Musicalcriticism.com

”However, the real draw here was the premiere of Albert Schnelzer’s new oboe concerto. […] His concerto held me gripped, however. The “Enchanter” of the title is Leleux himself, and it’s a fitting tribute to his spellbinding playing. He turned the oboe into a multi-dimensional character, singing, dancing and leaping through his music. However the Enchanter is also inspired by a character in Salman Rushdie’s The Enchantress of Florence and the atmosphere of magic is apparent right from the off in the quivering, shimmering orchestral textures from which the oboe part grows gently.
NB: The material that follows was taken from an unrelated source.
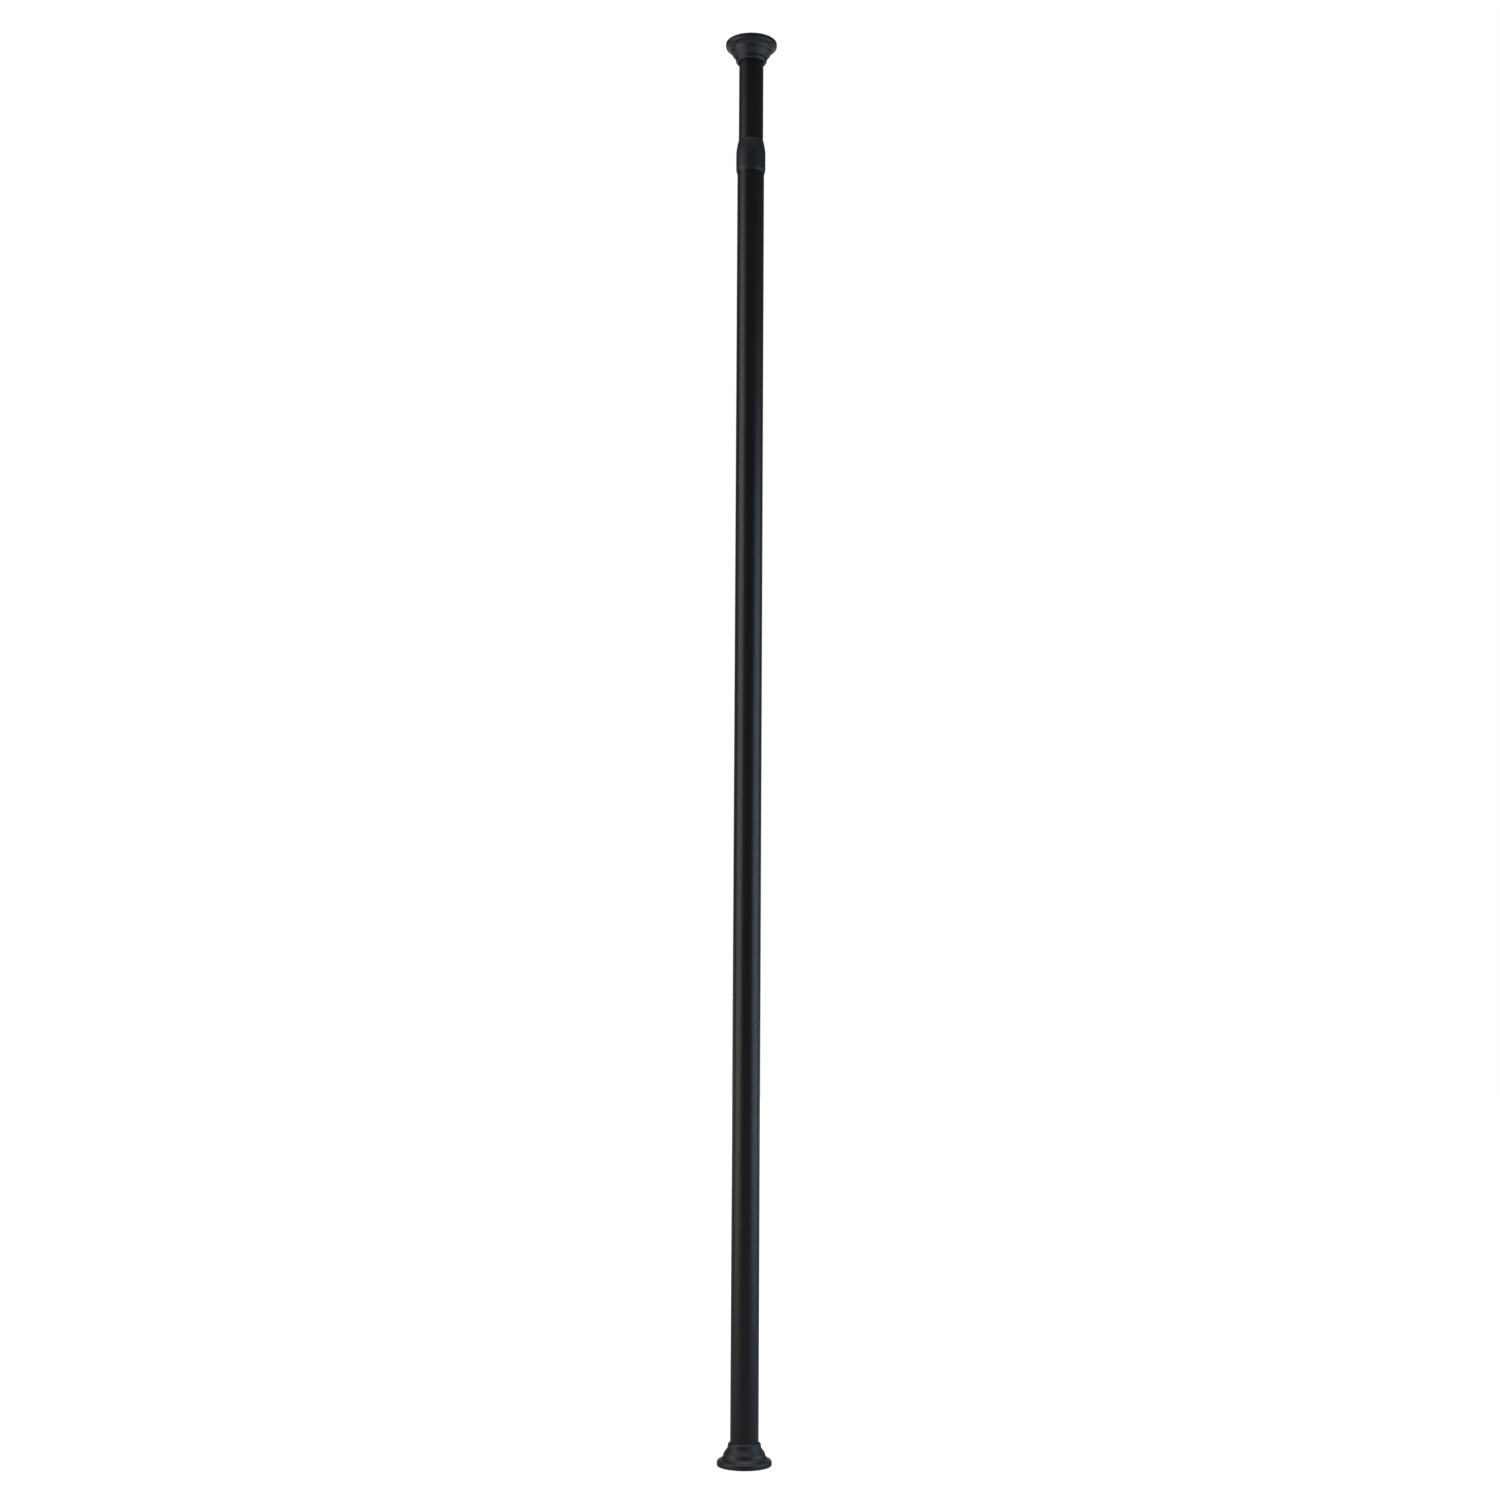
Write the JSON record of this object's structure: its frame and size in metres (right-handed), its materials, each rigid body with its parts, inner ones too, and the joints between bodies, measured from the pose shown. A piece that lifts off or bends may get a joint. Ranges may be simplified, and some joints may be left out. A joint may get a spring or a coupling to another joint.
{
  "type": "spring tension rod",
  "caption": "Telescoping round rod that clamps between two walls: twist lock and spring inside, flared end caps with rubber pads, collar where the tubes meet.",
  "frame": {"origin": "middle of the foot's rubber face, the end of the thick tube", "axes": "+Z runs along the rod from the foot to the head"},
  "size_m": [0.0428, 0.0426, 1.1561],
  "materials": {
    "tube_paint": "satin black powder coat",
    "cap_plastic": "matte black moulding",
    "pad_rubber": "soft matte rubber",
    "insert_nylon": "moulded nylon",
    "lock_nylon": "natural nylon",
    "zinc_steel": "zinc plate",
    "spring_steel": "oiled spring wire"
  },
  "bodies": {
    "outer tube": {"outer_tube": "tube_paint", "joint_collar": "cap_plastic", "foot_cover": "cap_plastic", "foot_insert": "insert_nylon", "foot_pad": "pad_rubber"},
    "lock": {"lock_cam": "lock_nylon", "spring_housing": "lock_nylon", "housing_pin": "zinc_steel", "housing_cap": "lock_nylon", "tension_spring": "spring_steel"},
    "shoe": {"lock_shoe": "lock_nylon"},
    "screw": {"adjusting_screw": "zinc_steel", "plunger": "lock_nylon", "cross_pin": "zinc_steel", "stop_washer": "lock_nylon"},
    "head": {"head_cover": "cap_plastic", "head_insert": "insert_nylon", "head_pad": "pad_rubber"},
    "inner tube": {"inner_tube": "tube_paint", "tube_nut": "lock_nylon", "glide_ring": "lock_nylon"}
  },
  "joints": [
    {"name": "telescope", "type": "slide", "parent": "outer tube", "child": "lock", "axis": [0, 0, 1], "range_m": [-0.0478, 0.65]},
    {"name": "lock_grip", "type": "hinge", "parent": "lock", "child": "shoe", "pos_m": [0.0008, 0, 0.0848], "axis": [0, 0, 1], "range_deg": [0, 20]},
    {"name": "spring_give", "type": "slide", "parent": "lock", "child": "screw", "axis": [0, 0, 1], "range_m": [-0.02, 0], "stiffness_N_per_m": 2500, "springref_m": 0.01, "deforming": ["tension_spring"]},
    {"name": "screw_advance", "type": "slide", "parent": "screw", "child": "head", "axis": [0, 0, 1], "range_m": [0, 0.03]},
    {"name": "twist", "type": "hinge", "parent": "head", "child": "inner tube", "pos_m": [0, 0, 1.1], "axis": [0, 0, 1], "range_deg": [0, 2160]}
  ],
  "couplings": [
    {"joint": "twist", "follows": "screw_advance", "rad_per_m": 1256.6}
  ]
}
Schnelzer uses the orchestra brilliantly, treating them like a hugely varied palette from which to draw a rainbow of colours. Filigree flutes, for example, formed the beautiful background to a long, spun-out theme from the soloist in the first movement, and the use of percussion was particularly striking, gong and vibraphone creating a hypnotic effect. While cast in three movements the work seems to work more through contrasting sections: after the central Andante comes the finale which cranks up the energy levels considerably and leads into a cadenza of incredible virtuosity, played with jaw-dropping dexterity by the Enchanter himself. After this came a return to the elegiac mood of the opening and the end of a most satisfying work by a composer whose name I shall look out for in the future.”
Musicweb-international.com

”The inner energy of Albert Schnelzer’s oboe concerto The Enchanter – partly inspired by Salman Rushdie’s novel The Enchantress of Florence and here receiving its UK premiere – is a lot subtler. Oboist Francois Leleux revelled in the exotic warmth of the opening.”